One underrated benefit of tracking payment dates is the history you build over time. After two or three deals with a brand, you know their actual payment behavior — not just what their contract says.

A brand that consistently pays at day 40 on a Net 30 contract isn't necessarily a problem. But they're a known slow-payer, and that changes how you plan your cash flow and whether you push harder for a deposit on the next deal. A brand that goes Net 90 on their first campaign without explanation is a brand you deprioritize or require full payment upfront on future work. Sending a brand deal wrap report at campaign close is also the natural moment to confirm invoice details and reset the payment clock cleanly.

This kind of history is invisible if payment data lives in separate email threads. It becomes useful the moment it's in a shared record alongside the brand's contact info and deal history.

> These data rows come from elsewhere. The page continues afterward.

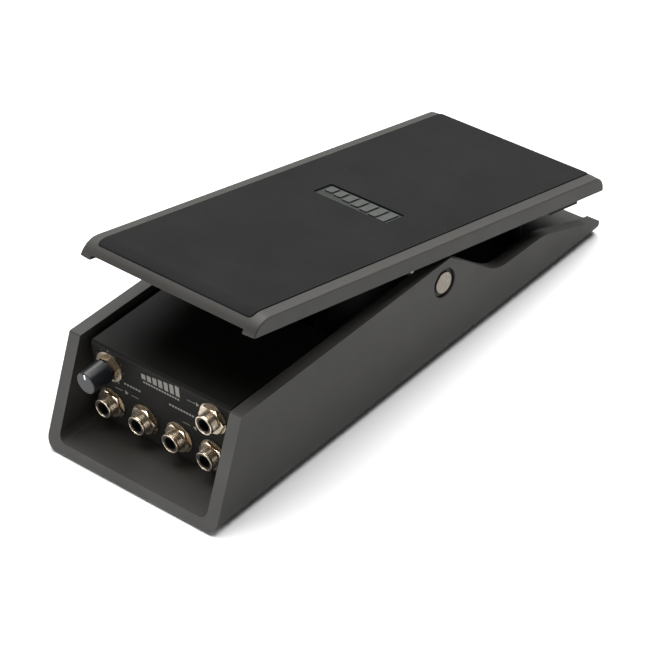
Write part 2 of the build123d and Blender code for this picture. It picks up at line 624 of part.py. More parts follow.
def treadle_outline(raised):
    """Side view of the treadle's top, with its rounded ends, moved outwards by `raised`."""
    top = TREADLE_TOP + raised
    toe_centre_w = TREADLE_TOP - TOE_RADIUS
    heel_centre_w = TREADLE_TOP - HEEL_RADIUS
    toe_end = TOE_CENTRE - TOE_RADIUS - raised
    heel_end = HEEL_CENTRE + HEEL_RADIUS + raised
    with BuildLine() as outline:
        Line((TOE_CENTRE, top), (HEEL_CENTRE, top))
        CenterArc((HEEL_CENTRE, heel_centre_w), HEEL_RADIUS + raised, 0, 90)
        CenterArc((TOE_CENTRE, toe_centre_w), TOE_RADIUS + raised, 90, 90)
        Polyline((toe_end, toe_centre_w), (heel_end, toe_centre_w), (heel_end, heel_centre_w))
    return outline


def mat_layer(half_width, length_margin, corner, bottom, top):
    """Layer that follows the treadle's top over its toe bend, between two offsets of it."""
    middle = (MAT_TOE + MAT_HEEL) / 2
    with BuildPart() as layer:
        with BuildSketch(TREADLE_SIDE):
            add(treadle_outline(top))
            make_face()
        extrude(amount=OUTER_X, both=True)
        with BuildSketch(TREADLE_SIDE):
            add(treadle_outline(bottom))
            make_face()
        extrude(amount=OUTER_X, both=True, mode=Mode.SUBTRACT)
        with BuildSketch(TREADLE):
            with Locations((0, middle)):
                RectangleRounded(2 * half_width, MAT_HEEL - MAT_TOE + 2 * length_margin, corner)
        extrude(amount=TREADLE_TOP + 10, mode=Mode.INTERSECT)
        with BuildSketch(TREADLE.offset(SKIRT_BOTTOM - 4)):
            with Locations((0, middle)):
                Rectangle(200, 400)
        extrude(amount=4, mode=Mode.SUBTRACT)
    return layer


mat_recess = mat_layer(MAT_HALF + MAT_GAP, MAT_GAP, MAT_CORNER + MAT_GAP, -MAT_INLAY, 3.0)
plain_mat = mat_layer(MAT_HALF, 0, MAT_CORNER, -MAT_INLAY, MAT_PROUD)
with BuildPart() as treadle_mat:
    add(plain_mat)
    with BuildSketch(TREADLE):
        with Locations((0, BADGE_CENTRE)):
            RectangleRounded(BADGE_WIDTH, BADGE_DEPTH, 0.8)
    extrude(amount=TREADLE_TOP + 10, mode=Mode.SUBTRACT)
save(treadle_mat, "treadle_mat")

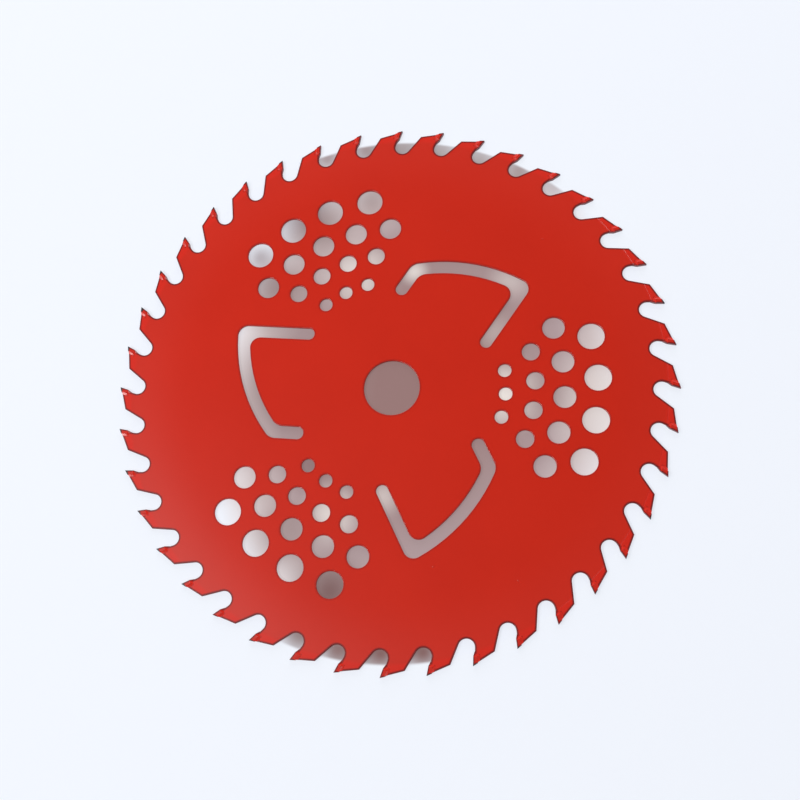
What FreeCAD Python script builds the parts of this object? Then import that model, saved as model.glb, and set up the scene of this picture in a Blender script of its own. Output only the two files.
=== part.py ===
import FreeCAD, Part
import math
import os
import Sketcher

# Toothed disc blade for a brush cutter, in millimetres and degrees.
# The blade lies flat: the bore axis is +Z and the middle of the plate is at z = 0.
# +X runs through the middle of one group of holes, and the teeth point clockwise seen from +Z.
SIZES = {
    # Steel plate
    "tip_diameter": 255.0,       # across the tooth points
    "bore_diameter": 25.4,
    "plate_thickness": 1.3,
    # Teeth
    "tooth_count": 40,
    "first_tooth_angle": 3.0,    # from +X to the point of the first tooth
    "hook_angle": 18.0,          # lean of the rake face from the radius
    "relief_angle": 16.0,        # fall of the tooth top behind the point
    "land_length": 8.4,          # straight top of the plate's tooth behind the carbide
    "gullet_depth": 11.8,        # from the tooth points to the gullet floor
    "gullet_radius": 3.6,
    # Carbide tips
    "tip_height": 4.2,           # length of the rake face
    "tip_depth": 2.0,            # from the rake face to the seat behind it
    "tip_width": 2.0,            # along the bore axis, wider than the plate
    "tip_overhang": 0.64,        # the rake face stands this far ahead of the plate
    "tip_lift": 0.25,            # the tip's top stands this far above the plate's tooth
    "braze_bevel": 0.3,          # brazed shoulder along the two seated edges
    # Groups of relief slots and cooling holes
    "group_count": 3,
    "slot_start": 38.3,          # from the bore axis to the ends of the legs
    "slot_reach": 74.6,          # from the bore axis to the far side of the curved run
    "slot_half_span": 26.3,      # from the slot's own centre line to the outside of each leg
    "slot_width": 5.8,           # curved run and short leg
    "long_leg_width": 5.4,
    "slot_arc_radius": 74.3,     # middle line of the curved run
    "long_corner_radius": 4.7,
    "short_corner_radius": 6.0,
    "hole_sides": 28,            # narrow flats that stand for the round wall of a cooling hole
    "hole_pitch": 12.1,          # angle between neighbouring holes of one row
    "inner_row_radius": 51.3,
    "inner_hole_diameter": 6.0,
    "second_row_radius": 64.4,
    "second_hole_diameter": 8.0,
    "third_row_radius": 77.4,
    "third_hole_diameter": 10.0,
    "outer_row_radius": 92.0,
    "outer_hole_diameter": 12.0,
}

# Each row of cooling holes: its name in the sheet and how many holes one group has in it.
HOLE_ROWS = (("inner", 3), ("second", 4), ("third", 5), ("outer", 4))

START = 1
END = 2
CENTRE = 3
ORIGIN = (-1, 1)
X_AXIS = -1
FULL_TURN = 360.0
SAME_PLACE = 1e-6


def fill_sheet(doc):
    sheet = doc.addObject("Spreadsheet::Sheet", "sizes")
    for row, (alias, value) in enumerate(SIZES.items(), start=1):
        sheet.set(f"A{row}", alias.replace("_", " "))
        sheet.set(f"B{row}", str(value))
        sheet.setAlias(f"B{row}", alias)
    doc.recompute()
    return sheet


def flat(x, y):
    return FreeCAD.Vector(x, y, 0)


def turned(vector, degrees):
    return FreeCAD.Rotation(FreeCAD.Vector(0, 0, 1), degrees).multVec(vector)


def heading(vector):
    return math.atan2(vector.y, vector.x)


def unit(vector):
    return FreeCAD.Vector(vector).normalize()


def line(start, end):
    return Part.LineSegment(start, end)


def ring(centre, radius):
    return Part.Circle(centre, FreeCAD.Vector(0, 0, 1), radius)


def arc(centre, radius, start_angle, end_angle):
    return Part.ArcOfCircle(ring(centre, radius), start_angle, end_angle)


def origin_feature(body, role):
    return [part for part in body.Origin.OriginFeatures if part.Role == role][0]


def lay_flat(body, kind, name):
    # A new sketch or prism that stands on the middle plane of the blade.
    thing = body.newObject(kind, name)
    thing.AttachmentSupport = [(origin_feature(body, "XY_Plane"), "")]
    thing.MapMode = "FlatFace"
    return thing


def add_sketch(body, name):
    return lay_flat(body, "Sketcher::SketchObject", name)


def join(sketch, kind, pairs):
    # Each pair is one end of one edge and one end of another.
    for first, first_end, second, second_end in pairs:
        sketch.addConstraint(Sketcher.Constraint(kind, first, first_end, second, second_end))


def dimension(sketch, name, rule, kind, *where):
    # A sketch dimension tied to the sheet. Angles are in degrees in the rule.
    value = float(sketch.evalExpression(rule))
    if kind == "Angle":
        value = math.radians(value)
    index = sketch.addConstraint(Sketcher.Constraint(kind, *where, value))
    sketch.renameConstraint(index, name)
    sketch.setExpression(f"Constraints.{name}", rule)


def tooth_points(sheet):
    # Corners of the carbide tip for a tooth whose point is on +X.
    hook = math.radians(sheet.hook_angle)
    relief = math.radians(sheet.relief_angle)
    down = flat(-math.cos(hook), math.sin(hook))
    behind = flat(math.sin(hook), math.cos(hook))
    land = flat(-math.sin(relief), math.cos(relief))
    point = flat(sheet.tip_diameter / 2, 0)
    foot = point + down * sheet.tip_height
    heel = foot + behind * sheet.tip_depth
    crown = point + land * (sheet.tip_depth / math.cos(hook + relief))
    return down, behind, land, point, foot, heel, crown


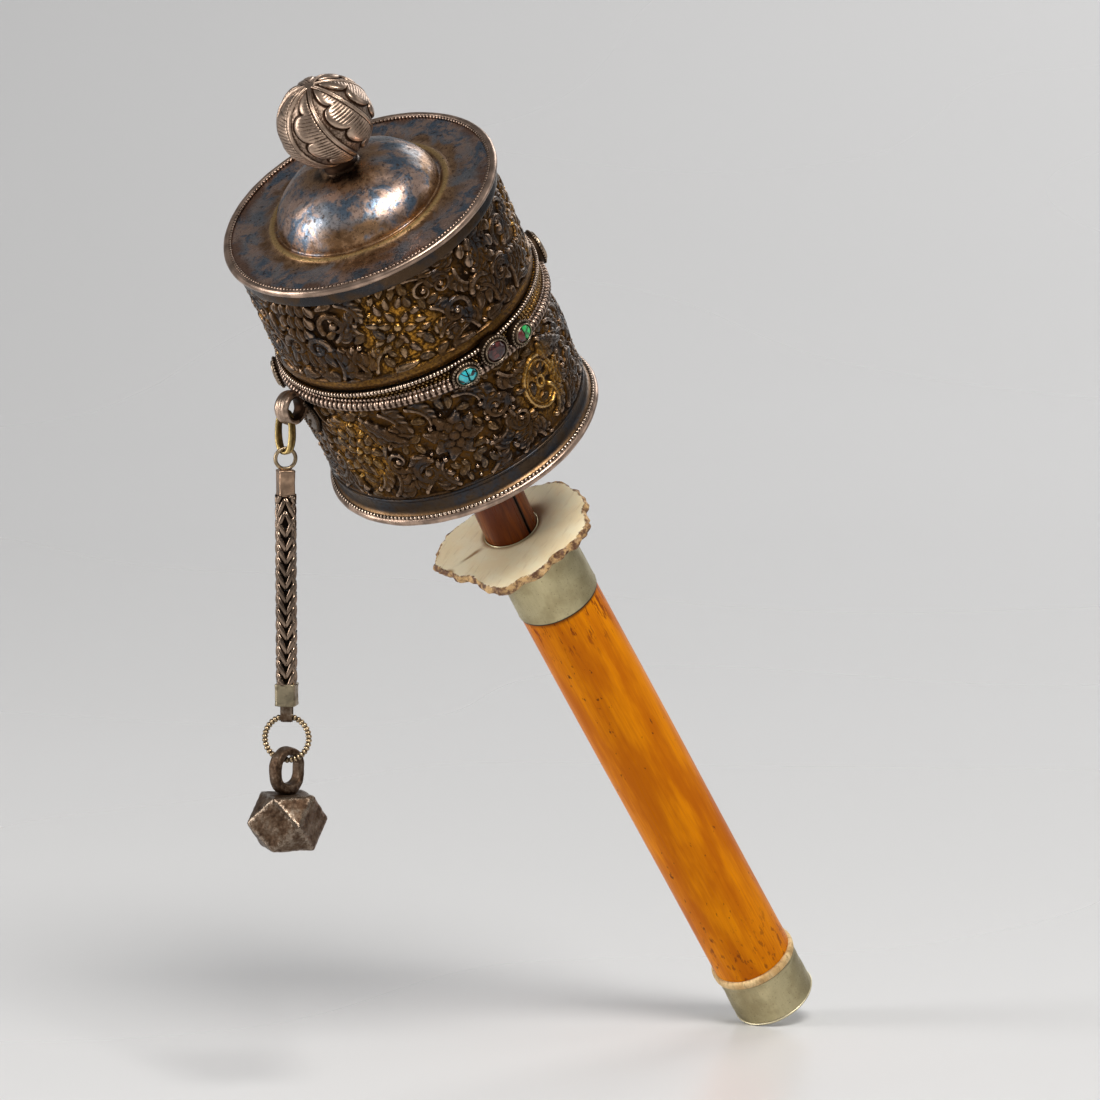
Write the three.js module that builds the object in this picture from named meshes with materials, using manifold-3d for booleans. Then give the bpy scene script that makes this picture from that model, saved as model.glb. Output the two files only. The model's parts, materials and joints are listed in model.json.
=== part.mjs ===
// Hand-held prayer wheel: a drum of chased silver that turns on an iron spindle, with a weighted
// chain, set on a bamboo grip. Millimetres, +Z up. The wheel is held leaning, as in use, with its
// grip's centre at the origin and the chain hanging straight down.
import * as THREE from "three";
import { ConvexGeometry } from "three/addons/geometries/ConvexGeometry.js";
import { mergeVertices } from "three/addons/utils/BufferGeometryUtils.js";
import Module from "manifold-3d";

// ---- Driving dimensions -------------------------------------------------------------------------

const degrees = THREE.MathUtils.degToRad;
const GAP = 0.3; // clearance between pieces that touch
const ROUND = 48; // sides of the large round pieces
const SMALL = 16; // sides of the small round pieces

// The old spindle has bent, so the drum leans and sits a little off the handle's axis.
const HANDLE_AXIS = new THREE.Vector3(-0.587, 0.054, 0.808).normalize();
const HEAD_LEAN = degrees(34.4); // spindle from the vertical, towards -X
const HEAD_OFFSET = new THREE.Vector3(-1.76, 2.3, 0); // spindle from the handle's axis

// Handle, measured along its own axis from the grip's centre.
const GRIP_RADIUS = 10.1;
const GRIP_HALF = 60.9;
const GRIP_BORE = 7.2;
const FERRULE_RADIUS = 10.4;
const FERRULE_WALL = 0.7;
const UPPER_FERRULE_TOP = 79.3; // just under the washer, which lies square to the spindle
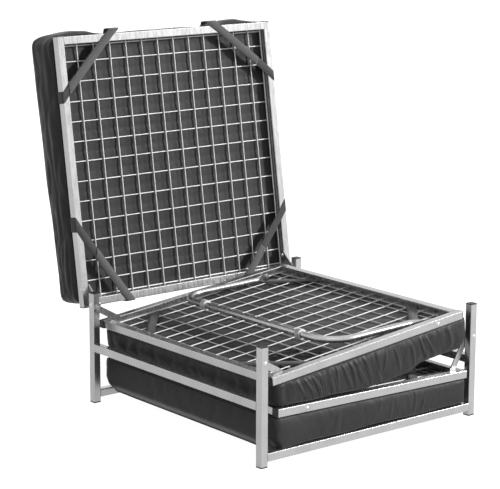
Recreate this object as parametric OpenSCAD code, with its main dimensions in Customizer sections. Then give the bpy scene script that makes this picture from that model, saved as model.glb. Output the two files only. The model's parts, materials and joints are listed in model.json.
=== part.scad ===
// Fold-out guest bed, folded into its cube with the middle section open.
// Millimetres. The origin is on the floor under the centre of the base.
// X is the long direction of the bed, Y its width and Z points up.

/* [Base] */
// Outer length and width of the square base
base_size = 680; // [600:5:760]
// Outside width of every square steel tube
tube = 20; // [18:1:25]
// Wall thickness of the square tube
wall = 1.5; // [1:0.1:2.5]
// Height of the steel posts above the floor
post_h = 281; // [270:1:300]
// Height of the centre of the two bottom rails
bottom_rail_z = 23; // [20:1:30]
// Height of the centre of the two middle rails
mid_rail_z = 143; // [135:1:150]

/* [Hinges] */
// Height of the hinge pins of the upper wing
upper_pivot_z = 245; // [240:1:248]
// Height of the hinge pins of the lower wing
lower_pivot_z = 201; // [198:1:204]
// Height of the hinge pins of the middle section
lid_pivot_z = 252; // [250:1:254]
// Height of the centre plane of the wing frames when unfolded
bed_plane_z = 294; // [292:1:296]
// How far the open middle section is turned back from closed, in degrees
lid_open = 98.6; // [90:0.1:105]
// Slope of the folded upper wing, in degrees
upper_tilt = 6; // [5:0.1:6.5]
// Slope of the folded lower wing, in degrees
lower_tilt = 1.2; // [1:0.1:1.4]

/* [Wings] */
// Distance from the hinge pins to the near end of a wing
wing_start = 16; // [14:1:20]
// Distance from the hinge pins to the far end of a wing
wing_end = 620; // [600:1:630]
// Spacing of the mesh wires
mesh_pitch = 50; // [45:1:60]
// Diameter of the mesh wires
wire_d = 3; // [2.5:0.1:3.4]
// Diameter of the border wires of the mesh
border_d = 3.8; // [3.4:0.1:4]

/* [Legs] */
// Outside diameter of the leg tube
leg_d = 16.6; // [15:0.1:17]
// Distance from the leg pins to the centre of the crossbar
leg_l = 300; // [280:1:305]
// Distance between the centres of the two arms of a leg
leg_w = 584; // [560:1:590]
// Radius of the leg bends, at the centre of the tube
leg_bend = 70; // [50:1:90]
// Distance from the hinge pins of a wing to its leg pins
leg_pin_s = 534; // [525:1:540]
// How far the folded leg lifts off the wing, in degrees
leg_lift = 4.4; // [4:0.1:4.6]

/* [Mattresses] */
// Thickness of the mattress of the middle section
pad_t = 74; // [60:1:85]
// Width of the mattresses
pad_w = 670; // [640:1:676]

/* [Hidden] */
$fn = 48;
pitch = base_size - tube;
half = base_size / 2;
post_c = pitch / 2;
inner = base_size / 2 - tube;
foot_h = 3;
cap_h = 2;
fit = 0.05;
plug_t = 2;
pin_r = 3;
head_r = 6;
head_t = 3.5;
nut_t = 4;
plate_t = 3;
link_w = 16;
strap_w = 22;
strap_t = 0.8;
ring_r = 13;
ring_l = 14;
ring_y = 183;
upper_drop = bed_plane_z - upper_pivot_z;
lower_drop = bed_plane_z - lower_pivot_z;
// The middle section clears the corners of its posts as it turns.
lid_gap = 33.4;
lid_drop = lid_gap + tube / 2;
lid_screw_y = -38;
lid_screw_z = lid_gap + 6;
// The mesh wires lie in two layers just inside the mattress side of a frame.
long_wire_n = -5.6;
cross_wire_n = long_wire_n - wire_d - fit;
pad_n = -11.3;
strap_n = long_wire_n - wire_d / 2 + border_d + 0.4;
lug_y = leg_w / 2 + 16;
lug_t = 4;
lug_r = 7;

// ---- shapes that repeat ----

module tube_outline(size) {
  corner = 2;
  square([size, size - 2 * corner], center = true);
  square([size - 2 * corner, size], center = true);
  for (x = [-1, 1], y = [-1, 1])
    translate([x * (size / 2 - corner), y * (size / 2 - corner)])
      circle(r = corner, $fn = 24);
}

// A square tube that runs along +X from the origin.
module tube_x(length) {
  rotate([90, 0, 90])
    linear_extrude(length)
      difference() {
        tube_outline(tube);
        square(tube - 2 * wall, center = true);
      }
}

// A square tube along Y, centred on the origin.
module tube_y(length) {
  translate([0, -length / 2, 0]) rotate([0, 0, 90]) tube_x(length);
}

// A plastic plug whose head faces +X and ends at the origin.
module plug_x(head) {
  rotate([90, 0, 90]) {
    translate([0, 0, -head]) linear_extrude(head) tube_outline(tube);
    translate([0, 0, -head - 12])
      linear_extrude(12) square(tube - 2 * wall - 2 * fit, center = true);
  }
}

// A rivet-like pin along +Z: its domed head is below the origin.
module pin_z(length, radius) {
  cylinder(r = radius, h = length);
  dome_r = (head_r * head_r + head_t * head_t) / (2 * head_t);
  intersection() {
    translate([0, 0, dome_r - head_t]) sphere(r = dome_r);
    translate([0, 0, -head_t]) cylinder(r = head_r, h = head_t);
  }
}

module hex_nut(bore) {
  difference() {
    cylinder(d = 10.4, h = nut_t, $fn = 6);
    translate([0, 0, -1]) cylinder(r = bore, h = nut_t + 2);
  }
}

// A hole along Y or X right through a tube that is centred on the origin.
module hole_y(radius) {
  rotate([90, 0, 0]) cylinder(r = radius, h = tube + 2, center = true);
}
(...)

Tools like Ads Cubic pull brand contacts and deal history directly from your inbox, which means the payment tracking you're doing is attached to the right brand record — not scattered across threads that took 20 minutes to find.

The Bottom Line

Brand deal payment follow-up at roster scale is an operations problem. Relationship skills help, but they don't catch the invoice that's been sitting unread in an AP queue for 45 days.

Four fields per deal, a written follow-up cadence, and contract language that sets the right expectations upfront will cover most of it. The goal isn't to spend more time chasing payments — it's to build a process that surfaces problems early enough that they're easy to resolve.